Davanın Yasal dayanağını oluşturan 506 sayılı Yasa"nın 79. maddesi bu tip hizmet tespiti davaları için özel bir ispat yöntemi öngörmemiş ise de davanın niteliği kamu düzenini ilgilendirdiği ve bu nedenle özel bir duyarlılık ve özenle yürütülmesi gerektiği Yargıtay"ın ve giderek Dairemizin yerleşmiş içtihadı gereğidir. Bu tür davalarda öncelikle davacının çalışmasına ilişkin belgelerin işveren tarafından verilip verilmediği yöntemince araştırılmalıdır. Bu koşul oluşmuşsa işyerinin gerçekten var olup olmadığı kanun kapsamında veya kapsama alınacak nitelikte bulunup bulunmadığı eksiksiz bir şekilde belirlenmeli daha sonra çalışma olgusunun varlığı özel bir duyarlılıkla araştırılmalıdır. Çalışma olusu her türlü delille ispat edilebilirse de çalışmanın konusu, niteliği, başlangıç ve bitiş tarihleri hususlarında tanık sözleri değerlendirilmeli, dinlenen tanıkların davacı ile aynı dönemlerde işyerinde çalışmış ve işverenin resmi kayıtlara geçmiş bordro tanıkları ya da komşu işverenlerin aynı nitelikte işi yapan ve bordrolarına resmi kayıtlarına geçmiş çalışanlardan seçilmesine özen gösterilmelidir. Bu tanıkların ifadeleri ile çalışma olgusu hiçbir kuşku ve duraksamaya yer vermeyecek şekilde belirlenmelidir. Yargıtay Hukuk Genel Kurulunun 16.9.1999 gün 1999/21-510-527, 30.6.1999 gün 1999/21-549-555- 3.11.2004 gün 2004/21- 480-579 sayılı kararları da bu doğrultudadır.
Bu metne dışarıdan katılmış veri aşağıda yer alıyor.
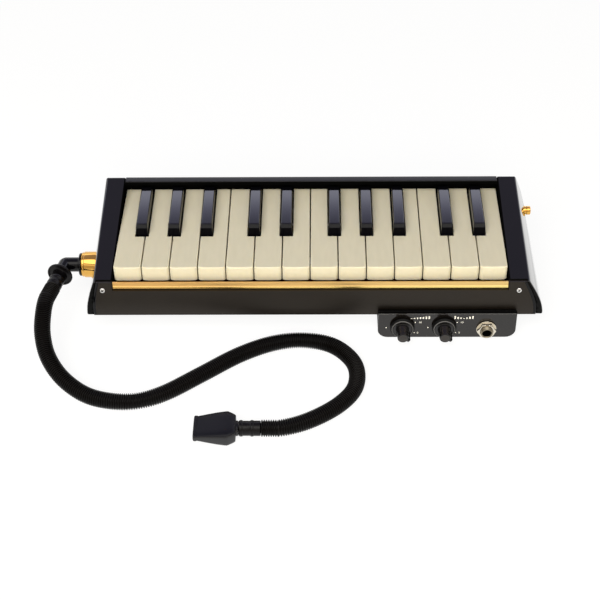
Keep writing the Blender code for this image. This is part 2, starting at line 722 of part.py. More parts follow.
def rear_rail():
    """The rail behind the keys, its flared rear wall, and a ledge that rests on the case."""
    under = SHELL_REAR_TOP_Z - RAIL_THICKNESS
    ledge = SHELL_BOTTOM_Z + REAR_LEDGE_THICKNESS
    side = [(RAIL_FRONT_Y, SHELL_REAR_TOP_Z), (RAIL_FRONT_Y, under)]
    for i in range(9):
        z = under + (ledge - under) * i / 8.0
        side.append((rear_face(z) - REAR_WALL, z))
    side += [(REAR_LEDGE_Y, ledge), (REAR_LEDGE_Y, SHELL_BOTTOM_Z)]
    for i in range(9):
        z = SHELL_BOTTOM_Z + (SHELL_REAR_TOP_Z - SHELL_BOTTOM_Z) * i / 8.0
        side.append((rear_face(z), z))
    shape = bmesh.new()
    add_prism(shape, side, "X", -(CHEEK_INNER_X - GAP), CHEEK_INNER_X - GAP)
    piece = round_edges(solid("rear_rail", shape, BLACK_PLASTIC), 0.8 * MM, 2)
    row = (SHELL_REAR_TOP_Z - SHELL_BOTTOM_Z) / 8.0
    for end in (-1, 1):
        top_x = CHEEK_INNER_X - CHEEK_LEAN[end] - 0.7 * MM
        slope = CHEEK_LEAN[end] / row
        foot = SHELL_REAR_TOP_Z - (CHEEK_INNER_X - GAP - top_x) / slope
        corners = [(end * (top_x - slope * MM), SHELL_REAR_TOP_Z + MM),
                   (end * (CHEEK_INNER_X - GAP), foot), (end * (CHEEK_INNER_X + MM), foot),
                   (end * (CHEEK_INNER_X + MM), SHELL_REAR_TOP_Z + MM)]
        room = bmesh.new()
        add_prism(room, corners, "Y", RAIL_FRONT_Y - MM, SHELL_REAR_Y + REAR_FLARE + MM)
        cut(piece, solid("lean_room", room))
    return piece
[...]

Somut olayda ise yeterli araştırma yapılmadan sonuca gidilmiştir.
Mahkemece yapılacak iş; kabule konu dönem yönünden davacının görevini sürekli yapıp yapmadığı usulünce araştırılmalı, bu kapsamda kabul edilen dönemde, görev yapmış/yapmakta olan tüm muhtar ve azaların tanık sıfatıyla bilgi ve görgülerine başvurulmalı, davacıya yapılan ödemelere ilişkin ita makbuzları bulunup bulunmadığı araştırılmalı, ilgili köyde yaşayan halktan çalışmayı bilebilecek kişilerin zabıta marifetiyle tespiti yapılmalı ve tanıklıklıklarına baş vurulmalı, uyuşmazlık konusu husus, hiçbir kuşku ve duraksamaya yer bırakmayacak biçimde çözümlenip; deliller hep birlikte değerlendirilip takdir edilerek, varılacak sonuca göre bir karar verilmelidir.
Mahkemece, bu maddi ve hukuki olgular göz önünde tutulmaksızın yazılı şekilde hüküm kurulması usul ve yasaya aykırı olup bozma nedenidir.
O halde davalı Kurum ve davalı ... vekillerinin bu yönleri amaçlayan temyiz itirazları kabul edilmeli ve hüküm bozulmalıdır.
SONUÇ: Hükmün yukarıda açıklanan nedenlerle BOZULMASINA, temyiz harcının istek halinde temyiz edenler davalılardan Türkoğlu Belediye Başkanlığı’na iadesine, 22/09/2021 gününde oy birliğiyle karar verildi.